EXERCISE BRIEF: Repeat exactly the lines from the start through the line with "made = bmesh.new()", both ends included.

COLLECTED MATERIAL:

— BEGIN —

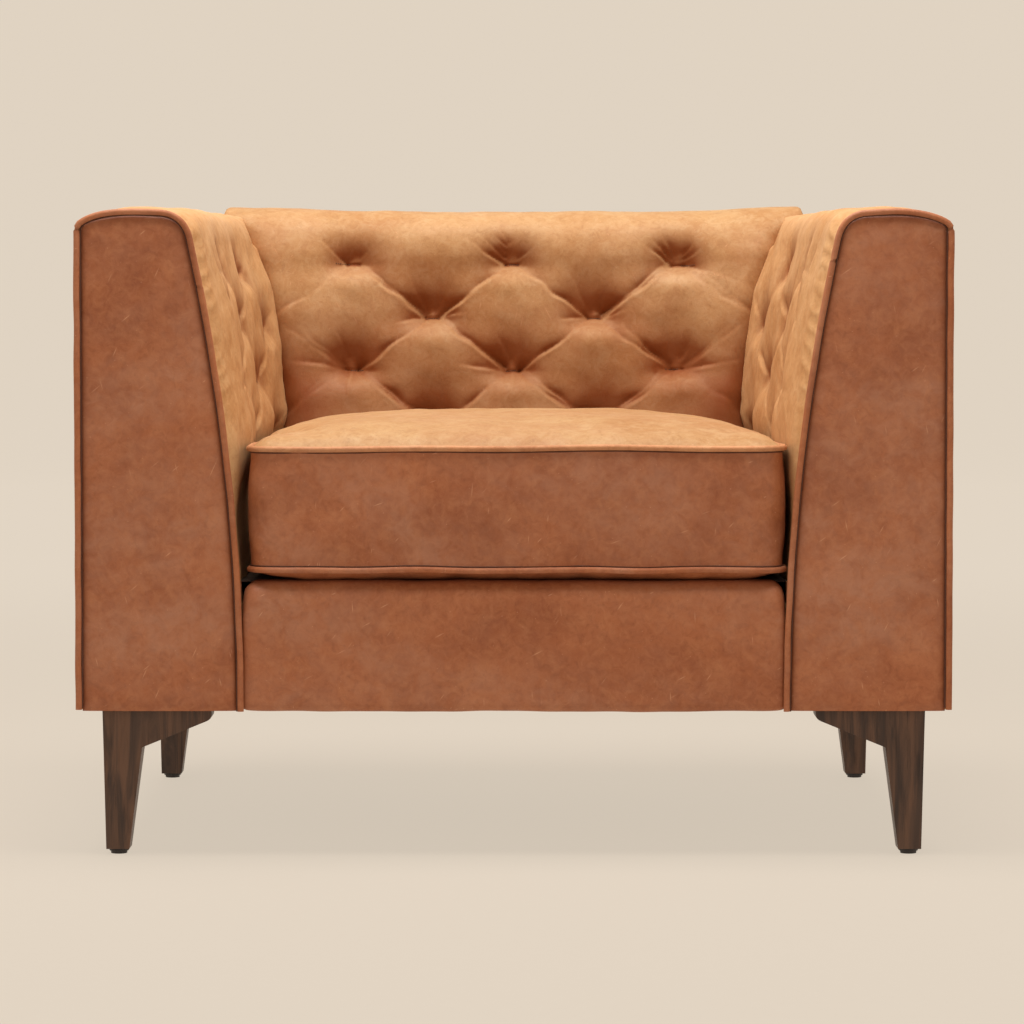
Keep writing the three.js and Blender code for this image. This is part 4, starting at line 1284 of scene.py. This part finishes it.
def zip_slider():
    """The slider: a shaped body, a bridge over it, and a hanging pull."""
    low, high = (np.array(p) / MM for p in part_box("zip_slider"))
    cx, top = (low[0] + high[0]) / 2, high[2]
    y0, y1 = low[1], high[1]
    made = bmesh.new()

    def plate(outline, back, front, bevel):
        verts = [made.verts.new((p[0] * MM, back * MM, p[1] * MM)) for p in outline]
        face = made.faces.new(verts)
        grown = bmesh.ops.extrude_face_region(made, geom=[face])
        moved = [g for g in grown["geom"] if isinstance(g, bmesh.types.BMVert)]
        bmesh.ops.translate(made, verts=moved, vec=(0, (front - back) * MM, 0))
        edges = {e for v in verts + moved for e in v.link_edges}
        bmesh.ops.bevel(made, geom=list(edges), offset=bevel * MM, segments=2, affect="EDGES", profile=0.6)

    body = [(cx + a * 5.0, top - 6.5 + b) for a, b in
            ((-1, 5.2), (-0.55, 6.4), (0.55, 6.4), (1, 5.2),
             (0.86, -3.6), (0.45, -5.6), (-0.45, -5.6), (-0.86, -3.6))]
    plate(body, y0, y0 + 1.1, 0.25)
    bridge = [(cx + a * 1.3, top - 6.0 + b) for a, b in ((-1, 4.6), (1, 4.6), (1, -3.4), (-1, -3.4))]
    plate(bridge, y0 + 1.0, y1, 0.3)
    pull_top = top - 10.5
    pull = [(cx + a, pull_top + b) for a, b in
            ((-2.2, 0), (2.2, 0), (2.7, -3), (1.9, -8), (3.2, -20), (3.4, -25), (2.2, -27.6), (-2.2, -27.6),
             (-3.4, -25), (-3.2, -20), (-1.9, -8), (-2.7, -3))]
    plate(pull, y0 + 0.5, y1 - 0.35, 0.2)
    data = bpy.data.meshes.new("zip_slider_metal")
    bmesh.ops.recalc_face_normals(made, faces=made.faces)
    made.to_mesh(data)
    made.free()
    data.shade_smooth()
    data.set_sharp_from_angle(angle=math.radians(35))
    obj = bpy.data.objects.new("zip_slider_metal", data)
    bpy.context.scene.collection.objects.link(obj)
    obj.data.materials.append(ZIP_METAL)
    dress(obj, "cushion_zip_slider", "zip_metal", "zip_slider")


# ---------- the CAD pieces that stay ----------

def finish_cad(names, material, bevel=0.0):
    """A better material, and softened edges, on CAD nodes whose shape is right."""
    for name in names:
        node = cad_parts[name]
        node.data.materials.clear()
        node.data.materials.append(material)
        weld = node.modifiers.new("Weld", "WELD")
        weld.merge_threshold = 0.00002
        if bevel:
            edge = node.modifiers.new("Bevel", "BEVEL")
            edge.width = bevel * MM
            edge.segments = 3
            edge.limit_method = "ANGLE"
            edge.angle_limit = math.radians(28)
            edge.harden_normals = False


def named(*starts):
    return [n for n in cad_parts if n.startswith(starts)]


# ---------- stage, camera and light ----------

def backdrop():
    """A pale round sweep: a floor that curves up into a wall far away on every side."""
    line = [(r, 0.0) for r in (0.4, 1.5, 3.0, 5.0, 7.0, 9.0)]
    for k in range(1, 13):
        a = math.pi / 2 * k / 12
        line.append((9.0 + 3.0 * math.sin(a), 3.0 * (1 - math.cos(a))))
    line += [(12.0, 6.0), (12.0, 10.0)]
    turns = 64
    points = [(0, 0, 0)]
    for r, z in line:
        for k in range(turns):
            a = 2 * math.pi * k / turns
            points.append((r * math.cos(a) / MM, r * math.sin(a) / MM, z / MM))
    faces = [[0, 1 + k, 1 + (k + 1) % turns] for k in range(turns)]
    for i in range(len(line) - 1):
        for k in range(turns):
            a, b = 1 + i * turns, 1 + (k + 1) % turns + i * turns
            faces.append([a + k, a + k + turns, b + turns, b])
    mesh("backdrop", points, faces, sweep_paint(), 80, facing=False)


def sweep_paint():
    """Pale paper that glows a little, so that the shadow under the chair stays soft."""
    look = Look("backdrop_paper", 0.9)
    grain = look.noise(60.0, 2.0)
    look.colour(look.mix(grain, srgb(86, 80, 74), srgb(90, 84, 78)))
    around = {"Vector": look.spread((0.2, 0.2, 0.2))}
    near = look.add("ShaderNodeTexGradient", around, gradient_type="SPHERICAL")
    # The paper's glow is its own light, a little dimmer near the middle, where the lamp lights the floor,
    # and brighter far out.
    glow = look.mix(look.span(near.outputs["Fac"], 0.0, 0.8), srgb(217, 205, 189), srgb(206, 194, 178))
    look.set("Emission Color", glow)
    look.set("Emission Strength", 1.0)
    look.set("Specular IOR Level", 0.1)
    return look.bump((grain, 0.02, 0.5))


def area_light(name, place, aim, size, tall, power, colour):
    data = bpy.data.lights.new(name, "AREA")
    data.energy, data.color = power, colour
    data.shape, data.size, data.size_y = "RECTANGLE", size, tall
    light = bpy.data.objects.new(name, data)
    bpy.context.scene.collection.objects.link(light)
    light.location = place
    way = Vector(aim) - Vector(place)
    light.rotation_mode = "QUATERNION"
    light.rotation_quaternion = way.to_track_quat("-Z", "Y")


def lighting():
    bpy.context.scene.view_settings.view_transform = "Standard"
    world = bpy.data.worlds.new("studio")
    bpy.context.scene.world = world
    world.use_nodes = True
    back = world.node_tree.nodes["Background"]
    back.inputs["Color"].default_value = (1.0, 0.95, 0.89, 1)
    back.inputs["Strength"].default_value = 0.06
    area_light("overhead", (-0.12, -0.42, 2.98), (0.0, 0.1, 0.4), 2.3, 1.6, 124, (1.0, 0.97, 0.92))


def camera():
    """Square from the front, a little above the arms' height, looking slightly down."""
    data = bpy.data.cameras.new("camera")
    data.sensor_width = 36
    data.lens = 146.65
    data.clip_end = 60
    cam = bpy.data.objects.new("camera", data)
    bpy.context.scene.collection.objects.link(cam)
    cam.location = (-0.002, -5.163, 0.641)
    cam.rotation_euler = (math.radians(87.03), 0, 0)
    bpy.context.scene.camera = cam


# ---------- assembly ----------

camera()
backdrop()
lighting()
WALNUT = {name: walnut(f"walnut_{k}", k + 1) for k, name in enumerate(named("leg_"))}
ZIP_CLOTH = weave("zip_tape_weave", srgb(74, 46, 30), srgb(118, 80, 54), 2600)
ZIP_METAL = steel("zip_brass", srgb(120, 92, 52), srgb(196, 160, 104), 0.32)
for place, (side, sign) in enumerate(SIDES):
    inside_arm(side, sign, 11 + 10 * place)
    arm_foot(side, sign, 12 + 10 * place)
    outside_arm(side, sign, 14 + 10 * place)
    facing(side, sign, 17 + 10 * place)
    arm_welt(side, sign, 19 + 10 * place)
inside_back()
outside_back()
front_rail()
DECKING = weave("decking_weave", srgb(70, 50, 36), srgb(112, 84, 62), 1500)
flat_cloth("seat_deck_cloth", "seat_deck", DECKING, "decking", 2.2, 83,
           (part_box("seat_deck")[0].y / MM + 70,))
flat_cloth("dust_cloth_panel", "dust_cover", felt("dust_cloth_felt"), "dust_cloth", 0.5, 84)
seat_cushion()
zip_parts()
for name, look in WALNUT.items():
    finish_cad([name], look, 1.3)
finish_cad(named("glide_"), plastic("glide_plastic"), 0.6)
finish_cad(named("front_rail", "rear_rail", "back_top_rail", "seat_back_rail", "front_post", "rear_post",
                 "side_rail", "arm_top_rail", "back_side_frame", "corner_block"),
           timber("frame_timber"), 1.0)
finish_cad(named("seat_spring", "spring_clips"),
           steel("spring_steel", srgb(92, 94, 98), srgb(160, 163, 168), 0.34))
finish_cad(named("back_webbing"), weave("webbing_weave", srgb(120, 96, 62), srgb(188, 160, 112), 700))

— END —

FINISHED TASK:
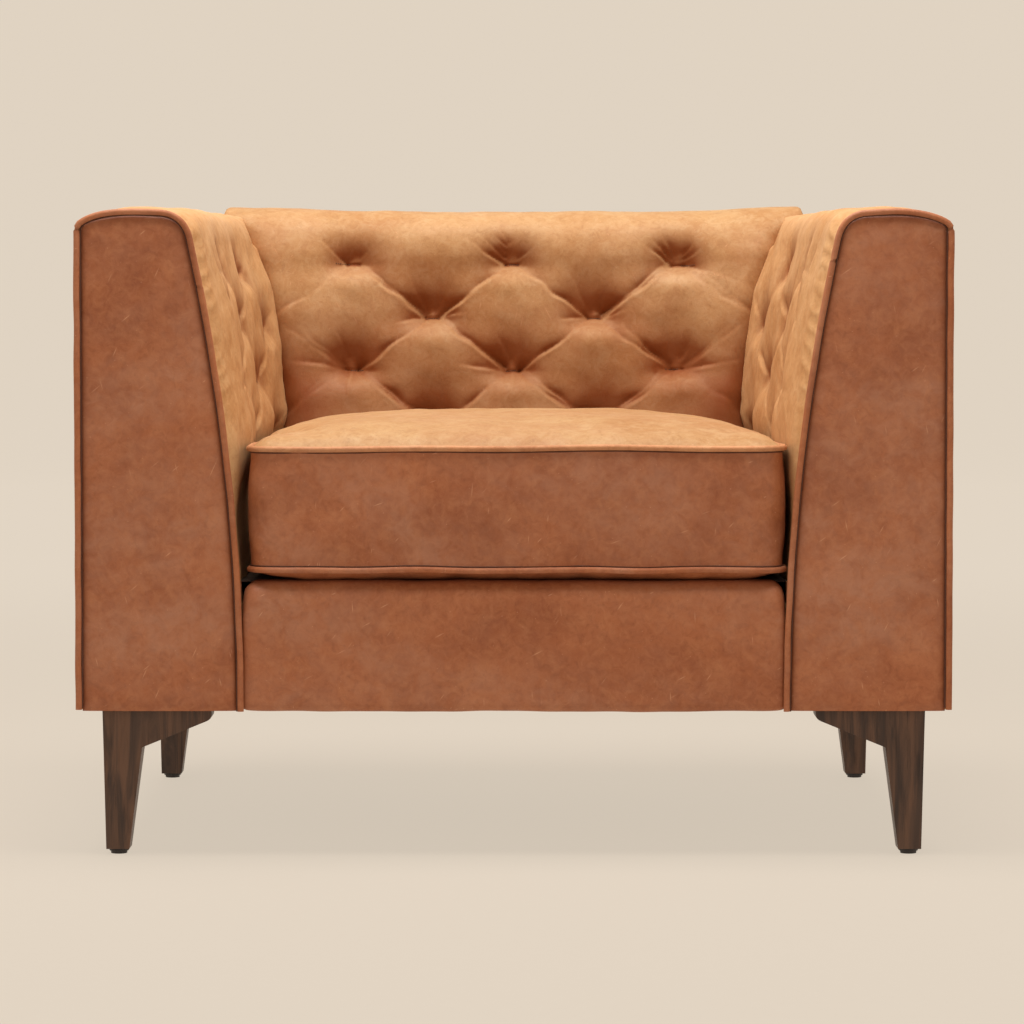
Keep writing the three.js and Blender code for this image. This is part 4, starting at line 1284 of scene.py. This part finishes it.
def zip_slider():
    """The slider: a shaped body, a bridge over it, and a hanging pull."""
    low, high = (np.array(p) / MM for p in part_box("zip_slider"))
    cx, top = (low[0] + high[0]) / 2, high[2]
    y0, y1 = low[1], high[1]
    made = bmesh.new()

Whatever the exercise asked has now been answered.